▶ **WORK TO BE COMPLETED**: Return only the lines between the line holding "extrude(amount=-top_bolt_height)" and the line holding "from mathutils import Matrix, Vector", the two boundary lines included, exactly as they appear.

BEGIN SUPPLIED MATERIAL

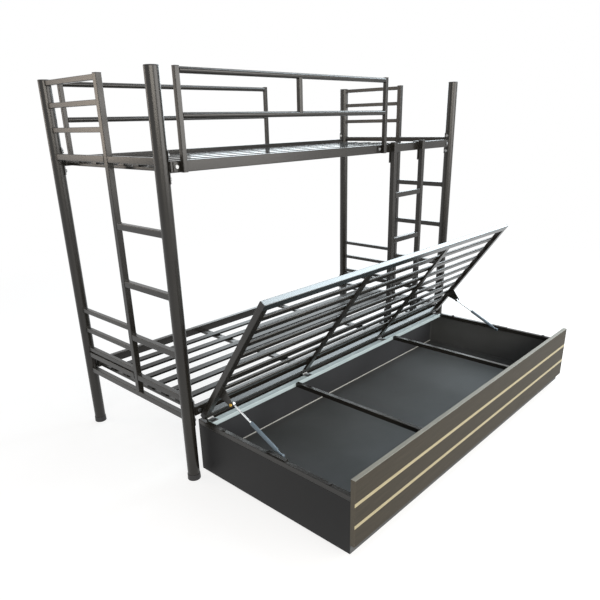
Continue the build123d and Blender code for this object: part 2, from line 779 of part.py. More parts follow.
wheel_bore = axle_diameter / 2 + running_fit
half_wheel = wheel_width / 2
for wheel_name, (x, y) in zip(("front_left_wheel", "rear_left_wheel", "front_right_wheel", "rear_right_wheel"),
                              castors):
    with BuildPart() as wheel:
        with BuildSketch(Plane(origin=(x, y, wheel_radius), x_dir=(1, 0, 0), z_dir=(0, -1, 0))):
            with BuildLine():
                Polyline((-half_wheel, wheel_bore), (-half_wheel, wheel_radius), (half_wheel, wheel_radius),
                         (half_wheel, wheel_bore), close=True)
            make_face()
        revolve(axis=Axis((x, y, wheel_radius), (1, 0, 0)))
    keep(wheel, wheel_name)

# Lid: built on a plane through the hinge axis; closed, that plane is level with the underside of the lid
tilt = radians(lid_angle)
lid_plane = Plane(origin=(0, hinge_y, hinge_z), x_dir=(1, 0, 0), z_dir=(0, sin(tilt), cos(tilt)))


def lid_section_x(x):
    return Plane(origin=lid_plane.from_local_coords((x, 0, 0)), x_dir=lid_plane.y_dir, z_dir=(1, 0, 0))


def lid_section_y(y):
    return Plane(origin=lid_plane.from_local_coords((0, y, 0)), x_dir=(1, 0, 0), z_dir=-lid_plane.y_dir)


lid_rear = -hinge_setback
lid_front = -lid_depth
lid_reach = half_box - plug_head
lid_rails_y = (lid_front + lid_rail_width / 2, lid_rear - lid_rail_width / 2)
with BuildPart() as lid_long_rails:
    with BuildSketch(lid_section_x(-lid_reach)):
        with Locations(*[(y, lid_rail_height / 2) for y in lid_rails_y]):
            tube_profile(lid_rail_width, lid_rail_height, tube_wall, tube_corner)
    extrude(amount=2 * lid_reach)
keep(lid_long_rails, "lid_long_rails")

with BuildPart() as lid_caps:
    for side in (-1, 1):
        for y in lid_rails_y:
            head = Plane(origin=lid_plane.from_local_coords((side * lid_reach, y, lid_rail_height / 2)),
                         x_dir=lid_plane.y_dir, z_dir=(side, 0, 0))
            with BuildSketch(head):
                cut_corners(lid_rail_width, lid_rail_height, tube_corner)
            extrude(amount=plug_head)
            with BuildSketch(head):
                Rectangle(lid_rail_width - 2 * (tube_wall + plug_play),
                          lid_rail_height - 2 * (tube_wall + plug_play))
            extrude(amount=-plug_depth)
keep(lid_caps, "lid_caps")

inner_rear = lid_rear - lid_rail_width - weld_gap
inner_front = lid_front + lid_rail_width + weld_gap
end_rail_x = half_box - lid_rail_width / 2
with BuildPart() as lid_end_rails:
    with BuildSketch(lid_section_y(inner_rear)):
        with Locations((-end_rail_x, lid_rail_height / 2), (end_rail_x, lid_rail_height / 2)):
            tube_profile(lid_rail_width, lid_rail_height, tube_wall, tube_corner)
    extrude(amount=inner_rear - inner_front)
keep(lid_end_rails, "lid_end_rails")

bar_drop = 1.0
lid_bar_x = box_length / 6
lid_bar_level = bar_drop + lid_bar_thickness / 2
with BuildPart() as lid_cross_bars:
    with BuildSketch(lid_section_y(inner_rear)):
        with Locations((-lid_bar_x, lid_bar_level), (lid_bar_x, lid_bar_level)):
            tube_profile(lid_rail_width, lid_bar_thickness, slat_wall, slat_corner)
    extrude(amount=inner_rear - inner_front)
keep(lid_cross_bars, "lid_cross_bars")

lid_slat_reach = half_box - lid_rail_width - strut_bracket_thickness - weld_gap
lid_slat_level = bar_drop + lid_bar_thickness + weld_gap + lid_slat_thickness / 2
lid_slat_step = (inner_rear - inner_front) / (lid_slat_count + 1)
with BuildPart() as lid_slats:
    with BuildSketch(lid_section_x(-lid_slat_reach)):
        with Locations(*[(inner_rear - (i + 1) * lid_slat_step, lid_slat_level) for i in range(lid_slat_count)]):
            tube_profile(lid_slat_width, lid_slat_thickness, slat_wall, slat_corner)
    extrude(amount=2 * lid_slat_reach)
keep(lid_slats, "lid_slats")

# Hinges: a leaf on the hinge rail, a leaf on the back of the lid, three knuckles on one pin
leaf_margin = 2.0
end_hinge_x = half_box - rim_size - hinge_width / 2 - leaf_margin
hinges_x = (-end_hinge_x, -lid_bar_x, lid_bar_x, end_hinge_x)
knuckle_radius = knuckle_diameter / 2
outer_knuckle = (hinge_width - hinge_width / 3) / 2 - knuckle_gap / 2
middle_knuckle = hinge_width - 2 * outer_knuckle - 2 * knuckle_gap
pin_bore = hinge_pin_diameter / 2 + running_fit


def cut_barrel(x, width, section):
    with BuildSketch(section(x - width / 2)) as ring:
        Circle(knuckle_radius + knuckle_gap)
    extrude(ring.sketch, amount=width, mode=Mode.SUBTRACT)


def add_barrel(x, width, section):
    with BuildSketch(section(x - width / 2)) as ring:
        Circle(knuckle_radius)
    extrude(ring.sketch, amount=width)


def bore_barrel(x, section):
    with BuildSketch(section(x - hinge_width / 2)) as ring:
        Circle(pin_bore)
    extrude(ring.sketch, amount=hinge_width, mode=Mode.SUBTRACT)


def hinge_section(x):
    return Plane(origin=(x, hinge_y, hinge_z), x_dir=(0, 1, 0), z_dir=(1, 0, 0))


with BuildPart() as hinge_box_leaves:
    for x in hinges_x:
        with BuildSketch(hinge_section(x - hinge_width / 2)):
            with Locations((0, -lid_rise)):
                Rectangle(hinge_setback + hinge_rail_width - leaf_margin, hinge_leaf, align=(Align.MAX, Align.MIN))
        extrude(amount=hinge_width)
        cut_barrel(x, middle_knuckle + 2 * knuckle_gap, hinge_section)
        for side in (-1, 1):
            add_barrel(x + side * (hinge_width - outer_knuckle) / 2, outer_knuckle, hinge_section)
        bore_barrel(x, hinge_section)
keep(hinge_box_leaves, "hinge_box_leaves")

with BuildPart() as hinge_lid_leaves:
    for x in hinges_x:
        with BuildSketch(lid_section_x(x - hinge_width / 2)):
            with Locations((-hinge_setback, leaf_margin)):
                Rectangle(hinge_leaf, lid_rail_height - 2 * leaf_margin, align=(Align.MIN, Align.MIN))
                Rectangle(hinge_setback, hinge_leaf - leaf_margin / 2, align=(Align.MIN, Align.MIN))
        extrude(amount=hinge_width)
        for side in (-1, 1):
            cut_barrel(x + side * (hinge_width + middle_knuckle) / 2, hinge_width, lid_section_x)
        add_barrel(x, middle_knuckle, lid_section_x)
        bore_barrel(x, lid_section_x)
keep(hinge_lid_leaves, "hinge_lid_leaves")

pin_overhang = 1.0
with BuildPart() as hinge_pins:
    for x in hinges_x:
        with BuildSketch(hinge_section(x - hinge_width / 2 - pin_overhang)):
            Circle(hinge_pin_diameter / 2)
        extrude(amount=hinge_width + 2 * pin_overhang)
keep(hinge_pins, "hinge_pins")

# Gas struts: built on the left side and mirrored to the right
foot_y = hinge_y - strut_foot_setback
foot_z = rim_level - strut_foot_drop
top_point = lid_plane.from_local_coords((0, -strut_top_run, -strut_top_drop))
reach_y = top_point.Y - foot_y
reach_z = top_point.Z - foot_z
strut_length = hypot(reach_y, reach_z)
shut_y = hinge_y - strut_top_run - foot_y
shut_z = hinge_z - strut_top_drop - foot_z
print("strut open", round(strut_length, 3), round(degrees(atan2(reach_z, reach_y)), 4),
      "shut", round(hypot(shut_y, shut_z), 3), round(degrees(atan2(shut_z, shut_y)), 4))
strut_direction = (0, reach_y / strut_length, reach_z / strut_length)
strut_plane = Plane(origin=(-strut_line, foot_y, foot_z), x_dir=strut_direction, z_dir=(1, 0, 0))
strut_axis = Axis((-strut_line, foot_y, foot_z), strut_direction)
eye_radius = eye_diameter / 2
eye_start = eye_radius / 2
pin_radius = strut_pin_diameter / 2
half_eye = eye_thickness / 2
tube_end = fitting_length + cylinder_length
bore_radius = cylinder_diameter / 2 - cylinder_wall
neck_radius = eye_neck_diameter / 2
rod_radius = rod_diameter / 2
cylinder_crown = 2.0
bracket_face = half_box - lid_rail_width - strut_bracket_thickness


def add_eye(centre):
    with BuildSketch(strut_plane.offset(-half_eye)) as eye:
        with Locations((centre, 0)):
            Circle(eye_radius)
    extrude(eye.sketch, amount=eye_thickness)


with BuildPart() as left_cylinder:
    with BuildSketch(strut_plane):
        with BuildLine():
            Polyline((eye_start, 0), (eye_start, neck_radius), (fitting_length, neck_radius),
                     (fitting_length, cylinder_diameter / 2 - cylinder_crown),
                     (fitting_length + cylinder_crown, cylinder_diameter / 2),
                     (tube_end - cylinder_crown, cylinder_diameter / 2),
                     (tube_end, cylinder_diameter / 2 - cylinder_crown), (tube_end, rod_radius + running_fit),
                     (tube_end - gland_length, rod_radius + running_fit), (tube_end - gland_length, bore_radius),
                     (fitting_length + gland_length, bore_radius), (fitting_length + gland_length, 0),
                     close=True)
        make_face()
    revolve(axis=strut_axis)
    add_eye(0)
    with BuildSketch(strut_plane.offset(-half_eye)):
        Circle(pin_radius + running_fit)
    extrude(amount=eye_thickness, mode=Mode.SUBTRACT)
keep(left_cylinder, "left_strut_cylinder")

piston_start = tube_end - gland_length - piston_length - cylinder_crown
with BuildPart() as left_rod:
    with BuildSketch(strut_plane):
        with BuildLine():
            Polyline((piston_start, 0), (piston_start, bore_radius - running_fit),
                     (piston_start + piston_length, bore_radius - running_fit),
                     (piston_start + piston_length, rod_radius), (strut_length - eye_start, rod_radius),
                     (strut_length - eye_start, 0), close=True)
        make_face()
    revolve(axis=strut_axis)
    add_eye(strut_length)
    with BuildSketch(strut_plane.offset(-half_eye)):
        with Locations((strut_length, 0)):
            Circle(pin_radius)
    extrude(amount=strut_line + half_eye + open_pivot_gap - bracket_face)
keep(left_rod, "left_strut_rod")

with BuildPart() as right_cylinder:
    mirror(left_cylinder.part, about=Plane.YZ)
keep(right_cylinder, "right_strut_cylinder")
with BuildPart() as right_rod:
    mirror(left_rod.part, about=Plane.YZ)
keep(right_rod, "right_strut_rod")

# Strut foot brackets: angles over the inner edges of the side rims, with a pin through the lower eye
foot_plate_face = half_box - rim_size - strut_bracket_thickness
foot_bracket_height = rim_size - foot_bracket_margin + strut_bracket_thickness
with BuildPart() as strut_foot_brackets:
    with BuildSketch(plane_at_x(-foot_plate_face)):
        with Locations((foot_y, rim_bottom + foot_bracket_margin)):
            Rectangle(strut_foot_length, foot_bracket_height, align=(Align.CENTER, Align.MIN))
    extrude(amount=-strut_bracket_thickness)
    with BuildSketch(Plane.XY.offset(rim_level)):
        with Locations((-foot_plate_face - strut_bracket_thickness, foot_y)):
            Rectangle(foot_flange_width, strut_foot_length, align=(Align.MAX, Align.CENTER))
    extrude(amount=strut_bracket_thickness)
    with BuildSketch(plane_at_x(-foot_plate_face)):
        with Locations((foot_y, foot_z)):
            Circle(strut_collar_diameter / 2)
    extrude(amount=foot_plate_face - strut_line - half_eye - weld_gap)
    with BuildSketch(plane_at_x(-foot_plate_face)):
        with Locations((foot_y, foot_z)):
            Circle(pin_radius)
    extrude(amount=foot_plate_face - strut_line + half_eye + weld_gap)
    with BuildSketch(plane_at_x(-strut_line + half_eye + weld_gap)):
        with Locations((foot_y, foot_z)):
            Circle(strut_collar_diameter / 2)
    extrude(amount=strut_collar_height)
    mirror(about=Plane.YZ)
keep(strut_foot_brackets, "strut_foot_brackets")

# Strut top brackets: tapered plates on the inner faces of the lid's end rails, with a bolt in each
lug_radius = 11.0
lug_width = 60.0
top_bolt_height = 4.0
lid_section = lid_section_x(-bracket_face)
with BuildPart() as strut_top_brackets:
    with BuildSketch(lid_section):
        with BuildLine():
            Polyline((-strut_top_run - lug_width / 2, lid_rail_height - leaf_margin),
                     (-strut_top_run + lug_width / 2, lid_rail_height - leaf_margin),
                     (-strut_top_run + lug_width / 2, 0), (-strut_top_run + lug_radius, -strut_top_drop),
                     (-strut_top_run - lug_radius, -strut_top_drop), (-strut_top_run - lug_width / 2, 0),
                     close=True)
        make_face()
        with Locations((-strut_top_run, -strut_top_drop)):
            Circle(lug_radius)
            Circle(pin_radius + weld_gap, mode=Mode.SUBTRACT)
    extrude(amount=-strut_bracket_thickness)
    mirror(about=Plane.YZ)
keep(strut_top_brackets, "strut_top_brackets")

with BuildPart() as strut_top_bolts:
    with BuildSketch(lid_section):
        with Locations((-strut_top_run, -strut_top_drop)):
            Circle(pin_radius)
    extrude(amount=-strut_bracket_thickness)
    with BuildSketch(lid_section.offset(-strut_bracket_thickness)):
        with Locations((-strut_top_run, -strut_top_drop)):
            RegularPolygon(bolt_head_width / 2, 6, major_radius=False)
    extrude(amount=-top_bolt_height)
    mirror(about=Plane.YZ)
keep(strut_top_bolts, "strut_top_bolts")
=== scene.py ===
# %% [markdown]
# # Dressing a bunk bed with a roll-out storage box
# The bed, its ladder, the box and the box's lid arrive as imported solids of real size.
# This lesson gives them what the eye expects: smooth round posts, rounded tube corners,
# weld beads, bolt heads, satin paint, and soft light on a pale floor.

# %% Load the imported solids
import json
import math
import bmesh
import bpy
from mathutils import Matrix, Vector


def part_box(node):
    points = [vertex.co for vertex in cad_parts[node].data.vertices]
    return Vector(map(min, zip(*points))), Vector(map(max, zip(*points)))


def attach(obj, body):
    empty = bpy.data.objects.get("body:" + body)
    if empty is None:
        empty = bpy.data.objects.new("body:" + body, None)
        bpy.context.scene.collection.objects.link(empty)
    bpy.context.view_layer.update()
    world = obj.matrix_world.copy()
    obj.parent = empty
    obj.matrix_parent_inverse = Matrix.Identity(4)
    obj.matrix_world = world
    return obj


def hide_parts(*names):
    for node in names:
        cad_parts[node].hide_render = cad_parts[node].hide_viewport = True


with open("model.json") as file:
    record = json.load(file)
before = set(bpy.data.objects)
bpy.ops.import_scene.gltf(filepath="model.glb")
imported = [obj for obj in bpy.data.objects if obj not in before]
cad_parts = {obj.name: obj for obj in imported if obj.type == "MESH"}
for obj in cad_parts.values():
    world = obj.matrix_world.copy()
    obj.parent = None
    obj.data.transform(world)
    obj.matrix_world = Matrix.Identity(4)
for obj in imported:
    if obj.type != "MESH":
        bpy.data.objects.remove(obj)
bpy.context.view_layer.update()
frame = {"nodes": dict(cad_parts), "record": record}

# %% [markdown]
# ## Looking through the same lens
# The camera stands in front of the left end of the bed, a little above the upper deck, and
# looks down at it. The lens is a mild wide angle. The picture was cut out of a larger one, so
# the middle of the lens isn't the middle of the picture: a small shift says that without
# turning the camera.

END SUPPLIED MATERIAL

▶ **IN RESPONSE**:
    extrude(amount=-top_bolt_height)
    mirror(about=Plane.YZ)
keep(strut_top_bolts, "strut_top_bolts")
=== scene.py ===
# %% [markdown]
# # Dressing a bunk bed with a roll-out storage box
# The bed, its ladder, the box and the box's lid arrive as imported solids of real size.
# This lesson gives them what the eye expects: smooth round posts, rounded tube corners,
# weld beads, bolt heads, satin paint, and soft light on a pale floor.

# %% Load the imported solids
import json
import math
import bmesh
import bpy
from mathutils import Matrix, Vector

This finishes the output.